Gorman has another comparison. "The best rock & roll song, in my opinion," he says, "is Rod Stewart's 'Every Picture Tells a Story.' That's an acoustic song. But the drums are thumping. The whole thing is a chug. That, Zeppelin III, the Rolling Stones' Beggars Banquet - those were our reference points. This is a surprisingly uptempo record."
"We're definitely going to play a lot of Crowes songs," Chris says of the fall shows, "but this record is the mantle." The Crowes will open each night with a 90-minute acoustic set, then play another 90 minutes of electric music. "But those songs we play acoustic one night, we can switch and play electric, completely different the next night." There is a pause - you can practically hear the light bulb going off over his head. "We could do one set acoustic, and play that exact set electric the next night." He laughs. "There's still people out there who want their minds flipped - and that's what we're into."
Neither Robinson has a specific plan of action ready for the hiatus, although Chris, for whom perpetual motion is a way of life, has already been busy on the outside this year. He sang with Furthur, the Grateful Dead side trip of Bob Weir and Phil Lesh, at Lesh's 70th-birthday show in San Francisco in March. Robinson has also produced an album by the band Truth and Salvage Co., out in May. "For me, when I hear ' break,'" he says, "I instantly think of producing records, doing shows. Who can I play with?
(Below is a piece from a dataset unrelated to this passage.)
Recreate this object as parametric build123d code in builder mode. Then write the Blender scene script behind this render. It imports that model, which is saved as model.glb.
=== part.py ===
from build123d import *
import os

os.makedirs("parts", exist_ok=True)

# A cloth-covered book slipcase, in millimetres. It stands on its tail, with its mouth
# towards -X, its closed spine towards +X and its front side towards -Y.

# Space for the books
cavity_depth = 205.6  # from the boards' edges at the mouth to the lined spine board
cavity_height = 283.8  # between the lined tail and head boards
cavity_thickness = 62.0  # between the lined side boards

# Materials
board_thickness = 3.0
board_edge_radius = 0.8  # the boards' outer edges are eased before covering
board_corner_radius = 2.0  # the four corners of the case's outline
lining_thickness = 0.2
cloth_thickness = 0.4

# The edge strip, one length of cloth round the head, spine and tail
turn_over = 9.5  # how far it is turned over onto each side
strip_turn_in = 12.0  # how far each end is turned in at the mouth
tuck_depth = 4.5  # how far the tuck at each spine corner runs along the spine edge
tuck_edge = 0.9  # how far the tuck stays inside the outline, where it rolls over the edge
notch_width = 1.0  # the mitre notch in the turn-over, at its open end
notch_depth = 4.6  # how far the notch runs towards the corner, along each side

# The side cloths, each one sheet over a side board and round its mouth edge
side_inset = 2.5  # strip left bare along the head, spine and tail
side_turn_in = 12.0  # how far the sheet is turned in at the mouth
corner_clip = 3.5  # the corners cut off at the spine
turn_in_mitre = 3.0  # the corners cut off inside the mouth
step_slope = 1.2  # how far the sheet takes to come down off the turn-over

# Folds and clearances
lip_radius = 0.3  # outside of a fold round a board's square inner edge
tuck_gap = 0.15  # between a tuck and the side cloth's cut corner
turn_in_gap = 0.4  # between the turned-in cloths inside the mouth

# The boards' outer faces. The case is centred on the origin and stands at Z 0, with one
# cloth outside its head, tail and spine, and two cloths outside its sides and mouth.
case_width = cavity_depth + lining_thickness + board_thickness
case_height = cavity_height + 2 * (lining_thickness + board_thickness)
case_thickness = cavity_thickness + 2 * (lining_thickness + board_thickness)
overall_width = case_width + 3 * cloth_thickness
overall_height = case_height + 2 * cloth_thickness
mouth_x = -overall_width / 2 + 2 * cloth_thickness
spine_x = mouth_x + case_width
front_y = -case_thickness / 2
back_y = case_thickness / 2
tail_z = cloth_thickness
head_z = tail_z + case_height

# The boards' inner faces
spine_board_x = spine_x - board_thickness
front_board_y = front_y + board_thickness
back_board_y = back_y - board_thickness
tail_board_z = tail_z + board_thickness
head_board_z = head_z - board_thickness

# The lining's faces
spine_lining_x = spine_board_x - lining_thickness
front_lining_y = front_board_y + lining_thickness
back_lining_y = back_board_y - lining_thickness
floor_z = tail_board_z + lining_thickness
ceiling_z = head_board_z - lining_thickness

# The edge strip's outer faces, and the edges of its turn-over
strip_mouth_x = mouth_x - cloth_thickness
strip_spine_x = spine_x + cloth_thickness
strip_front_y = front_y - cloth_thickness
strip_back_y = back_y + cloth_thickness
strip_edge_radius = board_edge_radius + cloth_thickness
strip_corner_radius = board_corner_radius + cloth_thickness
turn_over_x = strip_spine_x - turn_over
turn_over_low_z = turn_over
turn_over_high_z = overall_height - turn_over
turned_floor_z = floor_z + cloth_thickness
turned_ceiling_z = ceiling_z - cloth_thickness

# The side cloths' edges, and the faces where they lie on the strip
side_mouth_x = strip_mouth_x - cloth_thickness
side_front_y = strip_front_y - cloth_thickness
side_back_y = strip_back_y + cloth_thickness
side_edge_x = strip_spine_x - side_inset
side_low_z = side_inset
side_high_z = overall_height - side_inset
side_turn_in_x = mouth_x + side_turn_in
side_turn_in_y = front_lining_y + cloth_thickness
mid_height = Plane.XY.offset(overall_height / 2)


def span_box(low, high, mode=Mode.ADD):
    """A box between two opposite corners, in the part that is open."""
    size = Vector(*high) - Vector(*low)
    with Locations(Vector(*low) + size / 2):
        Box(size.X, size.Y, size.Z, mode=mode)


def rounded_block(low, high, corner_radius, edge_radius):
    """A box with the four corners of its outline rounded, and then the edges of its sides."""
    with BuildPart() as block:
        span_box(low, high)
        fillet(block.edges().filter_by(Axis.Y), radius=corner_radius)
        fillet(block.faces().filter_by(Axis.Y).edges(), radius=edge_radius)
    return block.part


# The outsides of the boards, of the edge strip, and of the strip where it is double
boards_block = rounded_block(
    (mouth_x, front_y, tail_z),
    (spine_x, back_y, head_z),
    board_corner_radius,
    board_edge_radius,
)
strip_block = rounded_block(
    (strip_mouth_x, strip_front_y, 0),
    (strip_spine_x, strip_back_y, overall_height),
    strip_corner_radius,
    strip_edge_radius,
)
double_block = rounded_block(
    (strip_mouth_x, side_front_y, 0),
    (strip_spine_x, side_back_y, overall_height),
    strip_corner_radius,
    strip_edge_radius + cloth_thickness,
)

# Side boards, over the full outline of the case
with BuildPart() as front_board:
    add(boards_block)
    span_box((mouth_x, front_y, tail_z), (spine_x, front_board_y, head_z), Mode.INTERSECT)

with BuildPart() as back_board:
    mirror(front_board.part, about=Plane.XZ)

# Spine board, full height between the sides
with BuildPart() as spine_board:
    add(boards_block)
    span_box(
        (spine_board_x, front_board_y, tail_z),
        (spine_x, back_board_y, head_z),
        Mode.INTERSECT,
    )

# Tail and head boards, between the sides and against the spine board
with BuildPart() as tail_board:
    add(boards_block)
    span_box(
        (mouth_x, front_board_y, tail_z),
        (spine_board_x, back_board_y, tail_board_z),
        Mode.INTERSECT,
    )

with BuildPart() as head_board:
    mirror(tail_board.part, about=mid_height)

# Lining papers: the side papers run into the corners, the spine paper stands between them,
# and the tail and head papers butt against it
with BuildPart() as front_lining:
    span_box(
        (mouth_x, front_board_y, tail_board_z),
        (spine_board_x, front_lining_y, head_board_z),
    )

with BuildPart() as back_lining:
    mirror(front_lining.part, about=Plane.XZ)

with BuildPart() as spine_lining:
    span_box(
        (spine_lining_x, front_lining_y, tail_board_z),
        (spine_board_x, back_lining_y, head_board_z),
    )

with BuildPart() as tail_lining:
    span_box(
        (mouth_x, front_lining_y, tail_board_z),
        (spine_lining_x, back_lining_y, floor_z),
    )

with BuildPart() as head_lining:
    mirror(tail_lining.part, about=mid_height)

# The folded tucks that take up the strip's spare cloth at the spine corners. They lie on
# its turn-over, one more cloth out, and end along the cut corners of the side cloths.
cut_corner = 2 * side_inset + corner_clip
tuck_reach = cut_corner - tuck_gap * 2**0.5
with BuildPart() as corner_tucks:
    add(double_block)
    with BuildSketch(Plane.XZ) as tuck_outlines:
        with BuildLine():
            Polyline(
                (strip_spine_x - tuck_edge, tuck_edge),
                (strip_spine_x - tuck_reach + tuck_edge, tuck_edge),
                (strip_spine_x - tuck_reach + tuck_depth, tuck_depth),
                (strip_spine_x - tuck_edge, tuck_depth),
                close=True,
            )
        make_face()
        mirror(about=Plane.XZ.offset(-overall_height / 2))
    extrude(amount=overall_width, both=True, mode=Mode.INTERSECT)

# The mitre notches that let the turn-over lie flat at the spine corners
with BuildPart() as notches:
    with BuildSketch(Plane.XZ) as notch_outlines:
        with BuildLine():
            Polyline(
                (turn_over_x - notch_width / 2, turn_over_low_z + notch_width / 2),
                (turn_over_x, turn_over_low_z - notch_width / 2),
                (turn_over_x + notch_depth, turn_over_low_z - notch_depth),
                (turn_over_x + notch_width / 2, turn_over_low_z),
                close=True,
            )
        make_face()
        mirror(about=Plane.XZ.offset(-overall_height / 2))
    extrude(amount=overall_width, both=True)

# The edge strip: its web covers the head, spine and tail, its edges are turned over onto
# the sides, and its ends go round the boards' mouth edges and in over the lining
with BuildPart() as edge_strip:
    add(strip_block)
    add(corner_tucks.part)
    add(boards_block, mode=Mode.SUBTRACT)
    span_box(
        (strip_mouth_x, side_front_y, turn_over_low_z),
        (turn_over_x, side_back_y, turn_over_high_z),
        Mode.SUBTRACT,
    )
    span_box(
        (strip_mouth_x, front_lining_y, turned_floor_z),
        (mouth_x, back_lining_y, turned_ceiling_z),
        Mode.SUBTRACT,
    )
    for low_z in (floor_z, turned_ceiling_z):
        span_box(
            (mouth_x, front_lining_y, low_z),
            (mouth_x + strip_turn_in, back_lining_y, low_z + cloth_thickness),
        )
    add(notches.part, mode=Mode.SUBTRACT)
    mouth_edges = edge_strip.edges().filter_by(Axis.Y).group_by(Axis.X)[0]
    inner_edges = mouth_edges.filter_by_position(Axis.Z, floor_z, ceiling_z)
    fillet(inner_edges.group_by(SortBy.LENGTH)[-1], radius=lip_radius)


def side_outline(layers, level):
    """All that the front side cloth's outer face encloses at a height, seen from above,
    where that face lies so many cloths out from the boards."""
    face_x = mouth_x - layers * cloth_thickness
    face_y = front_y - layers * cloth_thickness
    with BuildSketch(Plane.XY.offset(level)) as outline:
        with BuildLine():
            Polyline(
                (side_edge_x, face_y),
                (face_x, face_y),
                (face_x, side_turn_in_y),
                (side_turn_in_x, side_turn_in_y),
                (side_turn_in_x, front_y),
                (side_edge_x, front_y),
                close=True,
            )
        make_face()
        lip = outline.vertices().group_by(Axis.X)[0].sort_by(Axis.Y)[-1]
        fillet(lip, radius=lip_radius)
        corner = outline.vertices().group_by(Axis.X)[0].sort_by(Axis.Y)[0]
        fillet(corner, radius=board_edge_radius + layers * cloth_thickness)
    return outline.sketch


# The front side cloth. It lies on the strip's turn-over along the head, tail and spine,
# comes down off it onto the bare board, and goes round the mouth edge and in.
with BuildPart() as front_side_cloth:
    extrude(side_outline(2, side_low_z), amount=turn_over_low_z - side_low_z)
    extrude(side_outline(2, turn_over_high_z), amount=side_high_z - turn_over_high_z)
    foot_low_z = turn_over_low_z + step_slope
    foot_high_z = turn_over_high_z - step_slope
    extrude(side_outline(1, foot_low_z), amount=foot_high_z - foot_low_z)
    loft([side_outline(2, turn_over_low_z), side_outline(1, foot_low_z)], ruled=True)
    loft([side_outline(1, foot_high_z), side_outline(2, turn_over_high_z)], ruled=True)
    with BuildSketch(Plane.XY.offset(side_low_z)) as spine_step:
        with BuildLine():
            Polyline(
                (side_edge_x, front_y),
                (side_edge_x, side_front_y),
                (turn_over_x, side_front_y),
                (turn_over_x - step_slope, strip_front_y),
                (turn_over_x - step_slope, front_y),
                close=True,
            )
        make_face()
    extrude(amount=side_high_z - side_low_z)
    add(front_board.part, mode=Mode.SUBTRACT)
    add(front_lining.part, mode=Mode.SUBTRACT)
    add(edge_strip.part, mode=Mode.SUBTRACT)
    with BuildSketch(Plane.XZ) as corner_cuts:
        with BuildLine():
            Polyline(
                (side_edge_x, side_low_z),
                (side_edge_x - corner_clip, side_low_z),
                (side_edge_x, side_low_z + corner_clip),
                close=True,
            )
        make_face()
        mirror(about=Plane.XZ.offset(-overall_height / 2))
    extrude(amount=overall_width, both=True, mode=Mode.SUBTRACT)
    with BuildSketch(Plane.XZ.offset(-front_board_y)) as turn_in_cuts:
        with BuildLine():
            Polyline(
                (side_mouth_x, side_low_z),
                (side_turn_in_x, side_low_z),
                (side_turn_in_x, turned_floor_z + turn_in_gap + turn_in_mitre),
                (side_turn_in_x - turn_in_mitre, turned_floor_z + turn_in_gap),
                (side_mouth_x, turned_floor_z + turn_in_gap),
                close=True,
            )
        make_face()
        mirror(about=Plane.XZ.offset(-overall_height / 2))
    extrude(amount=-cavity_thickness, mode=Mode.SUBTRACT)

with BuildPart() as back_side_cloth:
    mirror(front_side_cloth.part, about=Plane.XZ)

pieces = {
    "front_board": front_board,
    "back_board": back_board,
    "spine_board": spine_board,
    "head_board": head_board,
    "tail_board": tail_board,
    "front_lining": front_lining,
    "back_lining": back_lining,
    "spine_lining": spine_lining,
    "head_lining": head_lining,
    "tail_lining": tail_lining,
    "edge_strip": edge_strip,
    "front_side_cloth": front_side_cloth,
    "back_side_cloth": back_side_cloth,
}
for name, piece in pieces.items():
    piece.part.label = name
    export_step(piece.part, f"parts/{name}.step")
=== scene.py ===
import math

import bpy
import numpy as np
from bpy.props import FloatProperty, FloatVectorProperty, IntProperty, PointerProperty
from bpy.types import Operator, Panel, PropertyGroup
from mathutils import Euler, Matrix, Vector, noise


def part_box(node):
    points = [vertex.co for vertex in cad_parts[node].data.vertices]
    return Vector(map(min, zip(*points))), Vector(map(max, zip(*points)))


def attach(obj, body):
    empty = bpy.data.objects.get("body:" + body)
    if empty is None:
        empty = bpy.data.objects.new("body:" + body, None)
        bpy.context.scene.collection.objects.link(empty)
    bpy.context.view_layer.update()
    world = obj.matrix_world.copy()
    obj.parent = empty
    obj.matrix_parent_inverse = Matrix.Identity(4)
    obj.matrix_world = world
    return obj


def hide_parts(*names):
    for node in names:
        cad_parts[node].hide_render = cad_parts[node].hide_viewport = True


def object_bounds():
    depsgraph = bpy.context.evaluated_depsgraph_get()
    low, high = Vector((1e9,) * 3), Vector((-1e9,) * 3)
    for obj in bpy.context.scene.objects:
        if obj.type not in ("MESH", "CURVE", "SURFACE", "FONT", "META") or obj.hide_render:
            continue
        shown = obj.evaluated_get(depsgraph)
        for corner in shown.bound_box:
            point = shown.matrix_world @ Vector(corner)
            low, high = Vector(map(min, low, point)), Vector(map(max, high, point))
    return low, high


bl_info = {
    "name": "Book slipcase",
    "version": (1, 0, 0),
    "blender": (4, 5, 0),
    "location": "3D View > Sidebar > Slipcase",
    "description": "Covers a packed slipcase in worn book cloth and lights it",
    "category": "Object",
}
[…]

Let's jam." Rich is looking forward to devoting more time to his other art form - painting - and doing movie scores.
When asked what he thinks the Crowes achieved in the 20 years since Shake Your Moneymaker, Robinson declares triumphantly, "Chalk one up for the weirdos. We live in an age where everyone else is trying to aggressively own the middle. They'll do anything to be more popular." But why go away when the going is so great? "All the great bands take breaks from each other," Chris contends. "The Stones should have done it more. But if this record we made all of a sudden is the most popular thing in the world, we're never going away! Are you kidding?"
And if it isn't?
"Like I said, it's not a final thing."